I acknowledge in the book that our system of checks and balances does not always work well, but I contend that the picture is not as bleak as is sometimes suggested:
[E]ven our partisan-laden system can and sometimes does produce needed separation of powers reforms. There was a spate of such reforms, for example, near the end of the Vietnam War. As I was working on this book, Congress enacted its most sweeping transparency reforms relating to executive agreements in the past fifty years. Far from impeding such efforts, the historical gloss approach to constitutional interpretation invites them.

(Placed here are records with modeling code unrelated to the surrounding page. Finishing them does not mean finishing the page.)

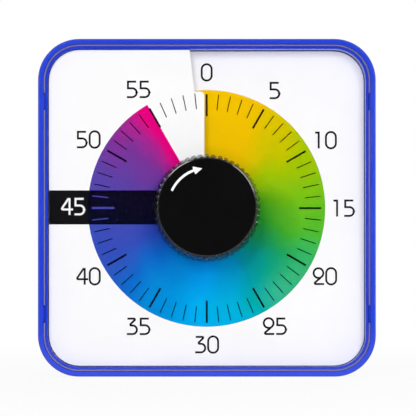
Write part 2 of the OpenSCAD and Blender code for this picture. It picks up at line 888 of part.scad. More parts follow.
module stator() {
    x = rotor_centre[0];
    y = rotor_centre[1];
    right = board_right - 0.4;
    color([0.62, 0.62, 0.64])
        face()
            translate([0, 0, stator_low])
                linear_extrude(1.2)
                    difference() {
                        polygon([
                            for (a = [80 : 20 : 280]) [x + 5 * cos(a), y + 5 * sin(a)],
                            [right, coil_line - 8.9], [right, coil_line + 2.5], [right - 4, coil_line + 2.5],
                            [right - 4, coil_line + 1.1], [-6, coil_line + 1.1], [-6, coil_line + 2.5],
                            [-9, coil_line + 2.5]
                        ]);
                        polygon([[-6, coil_line - 1.1], [right - 4, coil_line - 1.1], [right - 4, coil_line - 5.3],
                                 [-9.5, coil_line - 4.5], [-9.5, coil_line - 2.7]]);
                        translate([x, y])
                            circle(3.4);
                        for (side = [-1, 1])
                            translate([x + side * 2.6, y - side * 2.2])
                                circle(0.5);
                    }
}

module coil() {
    color([0.72, 0.40, 0.22])
        face()
            translate([4, coil_line, stator_low + 0.6])
                difference() {
                    rotate([0, 90, 0])
                        union() {
                            cylinder(r = 2.7, h = 16, center = true);
                            for (end = [-1, 1])
                                translate([0, 0, end * 8])
                                    cylinder(r = 3.2, h = 1, center = true);
                        }
                    cube([20, 2.4, 1.4], center = true);
                }
}

module circuit_board() {
    corner = 2.4;
    color([0.10, 0.35, 0.18])
        face()
            difference() {
                translate([0, 0, board_low])
                    linear_extrude(board_top - board_low)
                        polygon([[-4.6, board_bottom], [board_right - corner, board_bottom],
                                 [board_right, board_bottom + corner], [board_right, 7], [-4.6, 7]]);
                post([0, 0], 4.1, board_low - 1, board_top + 1);
            }
}

module chip() {
    color([0.05, 0.05, 0.05])
        face()
            translate([board_right - 7.4, board_bottom + 9.4, board_top + seat]) {
                cylinder(r1 = 3.4, r2 = 2.6, h = 0.7);
                translate([0, 0, 0.7])
                    cylinder(r1 = 2.6, r2 = 1.2, h = 0.4);
            }
}

module quartz_crystal() {
    color([0.80, 0.80, 0.82])
        face()
            translate([board_right - 5.4, -6, board_top + 1 + seat])
                rotate([90, 0, 0]) {
                    cylinder(r = 1, h = 6);
                    translate([0, 0, 6])
                        cylinder(r = 0.7, h = 0.6);
                }
}

module contact_pads() {
    color([0.85, 0.68, 0.30])
        face()
            for (angle = [-34, -6])
                rotate([0, 0, angle])
                    span([6.4, -1.2, board_top + seat], [9.4, 1.2, board_top + 0.1]);
}

module alarm_wiper() {
    color([0.85, 0.68, 0.30])
        face()
            translate([0, 0, board_top + 0.25])
                rotate([0, 0, wiper_angle - 180])
                    linear_extrude(0.3)
                        difference() {
                            union() {
                                circle(4);
                                translate([-9.2, -0.9])
                                    square([5.9, 1.8]);
                            }
                            circle(arbor_radius + arbor_play);
                        }
}

/* ---- sound ---- */

module sounder_case() {
    low = wall + seat;
    color([0.06, 0.06, 0.07])
        face()
            difference() {
                post(sounder_place, sounder_radius, low, low + 6);
                post(sounder_place, sounder_radius - 1.2, low + 1.2, low + 5);
                post(sounder_place, 8, low - 1, low + 2);
                post(sounder_place + [9, 0], 1.6, low + 4, low + 7);
            }
}

module sounder_disc() {
    low = wall + seat + 1.2 + seat;
    color([0.83, 0.66, 0.30])
        face() {
            post(sounder_place, sounder_radius - 1.4, low, low + 0.25);
            post(sounder_place, 9, low + 0.25, low + 0.5);
        }
}

module sound_switch() {
    color([0.05, 0.05, 0.055])
        face()
            translate([switch_place[0], switch_place[1], 0]) {
                span([-6.5, -3.8, wall + 0.1], [6.5, 3.8, wall + 1.3]);
                difference() {
                    span([-3, -2, 0.3], [3, 2, wall + 0.2]);
                    for (rib = [-1.6, 0, 1.6])
                        span([rib - 0.3, -3, -1], [rib + 0.3, 3, 0.7]);
                }
            }
}

module switch_body() {
    color([0.08, 0.08, 0.09])
        face()
            translate([switch_place[0], switch_place[1], 0]) {
                span([-8.6, -4, wall + 1.4], [8.6, 4, wall + 4.8]);
                for (x = [-3, 0, 3])
                    translate([x, 0, wall + 4.8])
                        cylinder(r = 0.4, h = 2.4);
            }
}

/* ---- battery ---- */

module battery() {
    low = cell_length / 2;
    color([0.12, 0.30, 0.36])
        face()
            translate([bay_reach, cell_middle, cell_centre])
                rotate([90, 0, 0])
                    rotate_extrude()
                        polygon([
                            [0, -low], [2.7, -low], [2.7, -low + 1.2], [cell_radius - 0.8, -low + 1.2],
                            [cell_radius, -low + 2], [cell_radius, low - 0.6], [cell_radius - 0.6, low], [0, low]
                        ]);
}

module battery_spring() {
    turns = 4;
    base = -bay_length / 2 + 0.9;
    top = cell_middle - cell_length / 2 - 0.3;
    steps = 16 * turns;
    color([0.80, 0.80, 0.82])
        face()
            translate([bay_reach, 0, cell_centre])
                loft([
                    for (j = [0 : steps])
                        let (turn = 360 * turns * j / steps, r = 4.6 - 1.6 * j / steps)
                        let (along = base + (top - base) * j / steps)
                        [
                            for (k = [0 : 7])
                                let (out = r + 0.28 * cos(45 * k), side = 0.28 * sin(45 * k))
                                [out * cos(turn), along + side, out * sin(turn)]
                        ]
                ], [for (k = [1 : 6]) [0, k, k + 1]]);
}

// A flat contact plate at one end of the compartment, with a solder tab through the wall
module end_plate(way) {
    half = bay_length / 2;
    translate([bay_reach, 0, 0]) {
        translate([0, way * (half - 0.25), 9.4])
            cube([11, 0.4, 11], center = true);
        translate([0, way * (half + 1.5), 12])
            cube([3, 3.6, 0.4], center = true);
    }
}

module spring_plate() {
    color([0.80, 0.80, 0.82])
        face()
            end_plate(-1);
}

module contact_plate() {
    color([0.80, 0.80, 0.82])
        face() {
            end_plate(1);
            translate([bay_reach, bay_length / 2 - 0.44, cell_centre])
                rotate([90, 0, 0])
                    cylinder(r1 = 3.4, r2 = 2.4, h = contact_room - 0.5);
        }
}

module battery_door() {
    width = bay_width / 2 + door_overlap;
    length = bay_length / 2 + door_overlap;
    color([0.15, 0.25, 0.78])
        face()
            translate([bay_reach, 0, 0])
                difference() {
                    union() {
                        span([-width, -length, 0], [width, length - door_axis, door_thickness]);
                        translate([0, length - door_axis, door_axis])
                            rotate([0, 90, 0])
                                cylinder(r = door_axis, h = 2 * width, center = true);
                        door_pins(0, 0);
                    }
                    translate([0, -length + 6, -2.2])
                        rotate([0, 90, 0])
                            cylinder(r = 3, h = 12, center = true);
                    for (rib = [0 : 3])
                        span([-6, -length + 11 + 2 * rib, -1], [6, -length + 12 + 2 * rib, 0.4]);
                }
}

module stand() {
    half = stand_width / 2;
    foot = -stand_drop - stand_length;
    color([0.15, 0.25, 0.78])
        face()
            difference() {
                union() {
                    span([-half, foot + 6, 0], [half, -stand_drop, stand_thickness]);
                    span([-half + 6, foot, 0], [half - 6, foot + 6, stand_thickness]);
                    for (side = [-1, 1])
                        translate([side * (half - 6), foot + 6, 0])
                            cylinder(r = 6, h = stand_thickness);
                    translate([0, -stand_drop, pin_half])
                        rotate([0, 90, 0])
                            cylinder(r = pin_half, h = stand_width, center = true);
                    translate([0, -stand_drop, pin_half])
                        rotate([0, 90, 0])
                            cylinder(r = stand_pin, h = 2 * stand_pin_reach, center = true);
                }
                span([-half + 8, foot + 14, -1], [half - 8, -stand_drop - 10, stand_thickness - 1.4]);
                post([0, foot + 6], 4, -1, stand_thickness + 1);
            }
}

/* ---- fasteners and leads ---- */

module case_screws() {
    color([0.60, 0.60, 0.62])
        face()
            at_screws()
                difference() {
                    union() {
                        cylinder_between(screw_head, counterbore_depth - 2.3, counterbore_depth - seat);
                        cylinder_between(screw_radius, counterbore_depth - 0.1, carrier_low + 3);
                    }
                    for (turn = [0, 90])
                        rotate([0, 0, turn])
                            translate([0, 0, counterbore_depth - 2.3])
                                cube([3.4, 0.8, 2.4], center = true);
                }
}

module cylinder_between(radius, low, high) {
    translate([0, 0, low])
        cylinder(r = radius, h = high - low);
}

module movement_screws() {
    low = movement_top - 2;
    color([0.60, 0.60, 0.62])
        face()
            for (place = ear_places)
                translate([place[0], place[1], 0])
                    difference() {
                        union() {
                            cylinder_between(2.1, low - 1.5, low - seat);
                            cylinder_between(ear_screw_radius, low - 0.1, carrier_low + 1.2);
                        }
                        for (turn = [0, 90])
                            rotate([0, 0, turn])
                                translate([0, 0, low - 1.5])
                                    cube([2.4, 0.6, 1.4], center = true);
                    }
}

// A point on the smooth curve that four points steer, and its direction there
function bend(p, t) = pow(1 - t, 3) * p[0] + 3 * t * pow(1 - t, 2) * p[1]
    + 3 * t * t * (1 - t) * p[2] + pow(t, 3) * p[3];
function heading(p, t) = pow(1 - t, 2) * (p[1] - p[0]) + 2 * t * (1 - t) * (p[2] - p[1])
    + t * t * (p[3] - p[2]);

// An insulated lead along a smooth curve
module wire(p, radius) {
    loft([
        for (j = [0 : 14])
            let (t = j / 14, way = heading(p, t), across = cross(way, [0, 0, 1]) / norm(cross(way, [0, 0, 1])))
            let (over = cross(across, way) / norm(way))
            [for (k = [0 : 9]) bend(p, t) + radius * (cos(36 * k) * across + sin(36 * k) * over)]
    ], [for (k = [1 : 8]) [0, k, k + 1]]);
}

module battery_leads() {
    side = movement_right;
    height = inside_low + 5;
    tab = bay_length / 2 + 3;
    color([0.75, 0.10, 0.10])
        face() {
            wire([[bay_reach - 1, tab, 12.9], [40, tab + 8, 12.9], [44, -8, height], [side - 1, -13, height]], 0.6);
            wire([[bay_reach - 1, -tab, 12.9], [46, -tab - 6, 12.9], [34, -16, height], [side - 1, -15, height]], 0.6);
        }
}

module sounder_leads() {
    side = movement_left;
    height = inside_low + 5;
    color([0.10, 0.10, 0.10])
        face()
            for (shift = [-1, 1])
                wire([[sounder_place[0] + 9, shift * 0.7, wall + 5.6], [sounder_place[0] + 13, shift, wall + 11],
                      [side - 6, shift, height], [side + 1, shift, height]], 0.5);
}

front_frame();
lens();
rear_housing();
dial_card();
dial_carrier();
colour_disk();
disk_hub();
knob_grip();
knob_cap();
arbor();
movement_front();
movement_back();
centre_wheel();
clutch_spring();
third_wheel();
fourth_wheel();
fifth_wheel();
rotor();
stator();
coil();
circuit_board();
chip();
quartz_crystal();
contact_pads();
alarm_wiper();
sounder_case();
sounder_disc();
battery();
battery_spring();
spring_plate();
contact_plate();
battery_door();
stand();
sound_switch();
switch_body();
case_screws();
movement_screws();
battery_leads();
sounder_leads();
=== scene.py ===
# %% [markdown]
# # A countdown timer with a rainbow disk
#
# The timer is a square blue frame around a white minute card. A knob in the middle turns a thin
# coloured film, which slides out through a slit in the card and shows how many minutes are left.
# The construction model holds every piece at its real size, so this script adds what a
# construction model lacks: the printed marks, the knob's fine ribs and the finish of each surface.
#
# The first cell loads that model as a fixed frame. Its pieces are measured here and never moved.

# %% Load the fixed frame
import json
import math

import bmesh
import bpy
from mathutils import Matrix, Vector


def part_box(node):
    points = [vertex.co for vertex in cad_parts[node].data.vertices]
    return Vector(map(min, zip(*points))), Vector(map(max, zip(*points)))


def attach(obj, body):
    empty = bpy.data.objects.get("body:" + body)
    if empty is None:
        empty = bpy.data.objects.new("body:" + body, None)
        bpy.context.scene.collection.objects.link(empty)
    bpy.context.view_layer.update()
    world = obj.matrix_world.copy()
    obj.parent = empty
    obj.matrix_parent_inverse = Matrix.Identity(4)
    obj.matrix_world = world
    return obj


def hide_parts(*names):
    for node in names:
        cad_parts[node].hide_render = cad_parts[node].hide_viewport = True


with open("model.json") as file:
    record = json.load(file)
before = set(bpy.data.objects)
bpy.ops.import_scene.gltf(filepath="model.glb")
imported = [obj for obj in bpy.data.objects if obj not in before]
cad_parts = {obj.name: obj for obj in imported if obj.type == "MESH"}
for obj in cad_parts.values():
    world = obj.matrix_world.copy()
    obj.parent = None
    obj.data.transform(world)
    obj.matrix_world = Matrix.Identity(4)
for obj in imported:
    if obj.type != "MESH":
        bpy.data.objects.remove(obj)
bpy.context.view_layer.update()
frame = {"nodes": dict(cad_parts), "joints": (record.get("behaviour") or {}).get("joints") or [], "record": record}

print("pieces in the frame:", len(frame["nodes"]))

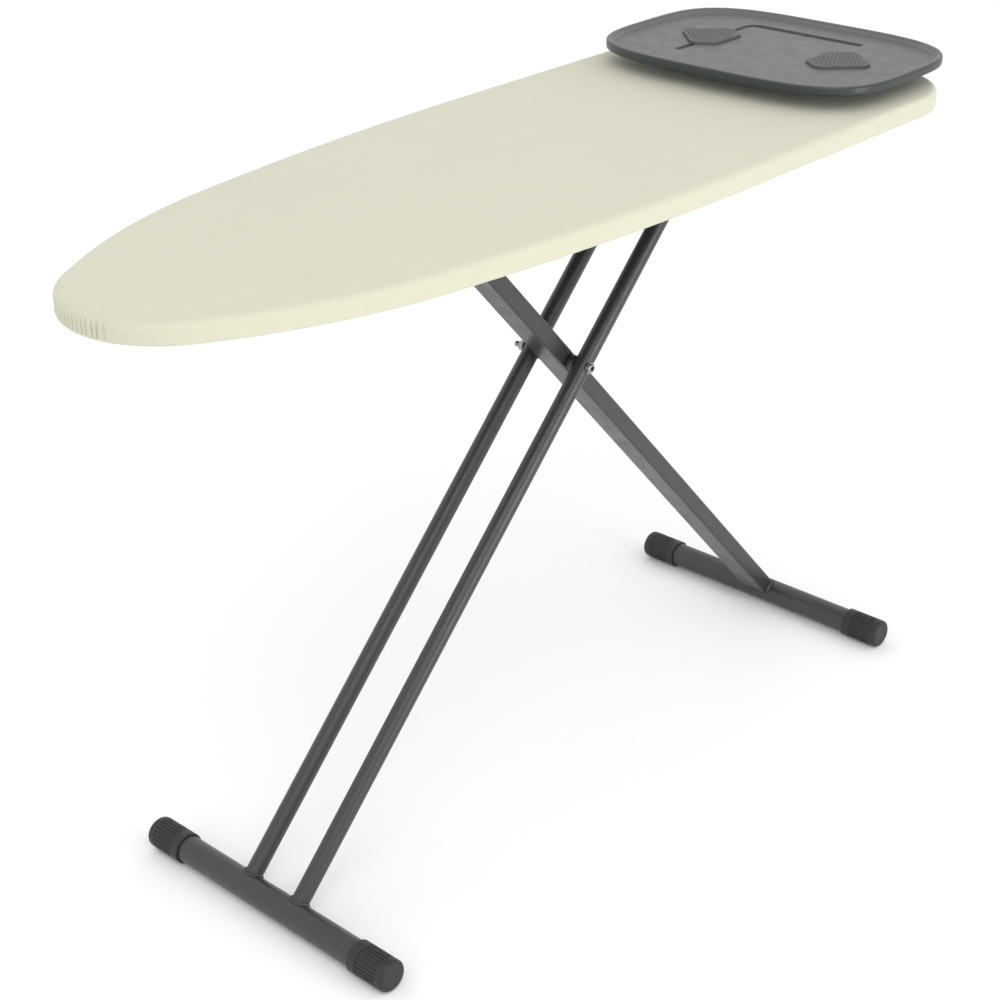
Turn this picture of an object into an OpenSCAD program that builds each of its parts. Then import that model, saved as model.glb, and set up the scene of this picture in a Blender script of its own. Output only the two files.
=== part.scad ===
// Full-size folding ironing board with an iron tray at its tail.
// +X points from the nose to the tail, +Y to the left side and +Z up. The floor is z = 0.

/* [Board] */
// Length of the board, from nose to tail
board_len = 1334; // [1300:1:1350]
// Widest part of the board
board_w = 498; // [480:1:510]
// Height of the cover's top above the floor
board_top = 889; // [885:1:892]
// Depth of the board's edge, from the cover's top to its hem
edge_h = 26; // [25:1:28]
// Radius of the nose
nose_r = 132; // [126:1:138]
// Radius of the shoulders beside the nose
mid_r = 685; // [660:5:700]
// Radius of the long curves that lead from the shoulders to the straight sides
side_r = 3480; // [3300:10:3600]
// Angle that each long curve turns through
side_turn = 8.42; // [8:0.1:9]
// Radius of the two tail corners
tail_r = 115; // [100:1:120]

/* [Layers] */
// Thickness of the cover's fabric
cover_t = 1; // [0.8:0.1:1.2]
// Thickness of the felt pad
pad_t = 8; // [6:0.5:9]
// Thickness of the steel top
sheet_t = 0.8; // [0.8:0.1:1]
// Diameter of the steam vents
vent_d = 14; // [8:1:18]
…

Finally, I note that critiques of historical gloss tend to be highly selective, and I argue that it is important to consider the larger picture:
It is hard to imagine what our constitutional law would look like without gloss, were that even possible. In the foreign affairs area, if presidents had not developed gloss-based authority, perhaps they would terminate fewer treaties and engage in fewer military actions. And perhaps that would be good, although it is worth noting that, since the Korean War, the two U.S. wars that are generally viewed as the most problematic in terms of their foreign policy justifications and their costs to the United States—the Vietnam War and the 2003 Iraq War—were both authorized by Congress. But it might also mean that presidents would make many fewer international agreements, including important agreements facilitating trade and establishing international institutions, and that U.S. uses of force in the service of international peace and security, including humanitarian intervention, would be less likely. The fact that it is difficult even for informed experts to have confident judgments about such matters is a reason for courts to be cautious about upsetting settled practices.